First-principle investigation of Kohn anomalies and Peierls instabilities in metallic nanowires

In this thesis, a theoretical analysis of the causes and effects of charge density waves (CDW) in metals is presented, focusing on 1D systems. CDWs are the periodic spatial modulation of the charge density that occurs in some metals at T = 0 K. The origin of CDWs varies depending on the dimensionality of the metal itself. In 1D, it is mainly due to the Fermi surface nesting, while in 2D and 3D, the origin ought to be found in the electron-phonon coupling, which anyway plays a role in 1D systems as well. Furthermore, CDWs induce instabilities in the lattice too. As mentioned, the ions might redistribute following different processes. Firstly, a Peierls transition may take place: the unit cell dimension doubles, the number of atoms in it doubles as well, and a metal-insulator transition occurs. The transition is energetically favored when the reduction in energy due to the opening of the gap overcomes the energy needed for the lattice relaxation. Secondly, a Kohn instability might appear: a phonon mode softens due to the lack of screening ability of the electron gas for a certain wave vector. A lower temperature enhances the depth of the dip.
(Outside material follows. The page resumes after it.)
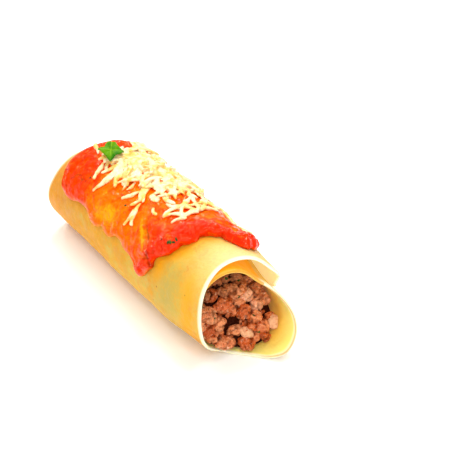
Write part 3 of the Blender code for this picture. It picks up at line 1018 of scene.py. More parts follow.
@dataclass
class Filling:
    """Minced meat through the roll, with its crumbs; the herbs and onion on it are made as bits."""

    form: RollForm
    finish: MeatFinish = MeatFinish()
    faces: dict[Side, SlantedFace] = field(default_factory=lambda: {
        Side.FRONT: SlantedFace(-0.0465, 0.25, 0.38, 40.0),
        Side.REAR: SlantedFace(0.0500, 0.0, -0.22, 0.0),
    })
    crumb_counts: dict[Side, int] = field(default_factory=lambda: {Side.FRONT: 38, Side.REAR: 12})
    crumb_radii: Span = (0.0036, 0.0021)
    fine_from: float = 0.0030
    crumb_stretch: tuple[Span, Span, Span] = ((0.85, 1.25), (0.8, 1.1), (0.8, 1.15))
    crumb_offset: Span = (-0.0009, 0.0011)
    drawn_in: float = 0.08
    most_tries: int = 4000
    seed: int = 5
    tint_seed: int = 23
    filler_seed: int = 17
    crowding: float = 0.72
    unevenness: float = 0.32
    grain_often: float = 460.0
    grain_height: float = 0.0012
    grain_reach: float = 0.85
    wander: float = 0.0007
    fine_grain: float = 0.0004
    fat_spots: Curve = ((0.0095, 0.0180),)
    fat_reach: float = 0.0035
    # Painted shade. These set how far behind the face the meat turns dark, and how much darker its
    # creases, undersides and top under the flap are painted.
    shade_behind_face: Span = (0.0006, 0.0032)
    crease_shade: float = 0.55
    shade_below: float = 0.4
    shade_under_fold: float = 0.62
    fold_above: float = 0.0095
    filler_counts: dict[Side, int] = field(
        default_factory=lambda: {Side.FRONT: 64, Side.REAR: 140}
    )
    filler_radii: Span = (0.0008, 0.0018)
    filler_depths: Span = (0.0009, 0.0034)
    filler_stretch: Span = (0.8, 1.3)
    rear_forward: float = 0.0010
    core_sides: int = 72
    core_rings: int = 14
    core_cuts: int = 20
    core_inset: float = 0.0006
    core_recess: float = 0.0012
    core_relief: float = 0.0008
    core_lumps_a_metre: float = 420

    def kept_inside(self, points: Numbers) -> Numbers:
        """Draws points in towards the axis until they are clear of the sheet.

        Args:
            points: rows of three coordinates.

        Returns:
            The points, moved where they had to be.
        """
        form = self.form
        rise = points[:, 2] - form.axis_z
        angle = np.arctan2(rise, points[:, 0])
        floor = form.sheet + form.piece_gap
        edge = form.around(angle, form.free_radius(angle, points[:, 1]), points[:, 1], floor)
        allowed = np.hypot(edge[:, 0], edge[:, 2] - form.axis_z)
        share = np.minimum(1.0, allowed / np.maximum(np.hypot(points[:, 0], rise), 1e-9))
        return np.stack([points[:, 0] * share, points[:, 1],
                         np.maximum(form.axis_z + rise * share, floor)], axis=-1)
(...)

When the phonon frequency becomes negative, the mode is unstable and a structural relaxation takes place. A metal-insulator transition is not guaranteed by this latter structural relaxation. Afterwards, a first-principle analysis is performed using the ABINIT software. The analysis is organized as follows: the electron band structure is computed as well as the phonon dispersion relation. Comparing the two, the occurrences of Kohn anomalies and their relation with the Fermi surface nesting is portrayed. Afterwards, electron-phonon coupling matrix elements are calculated and related to the properties of the Kohn anomalies.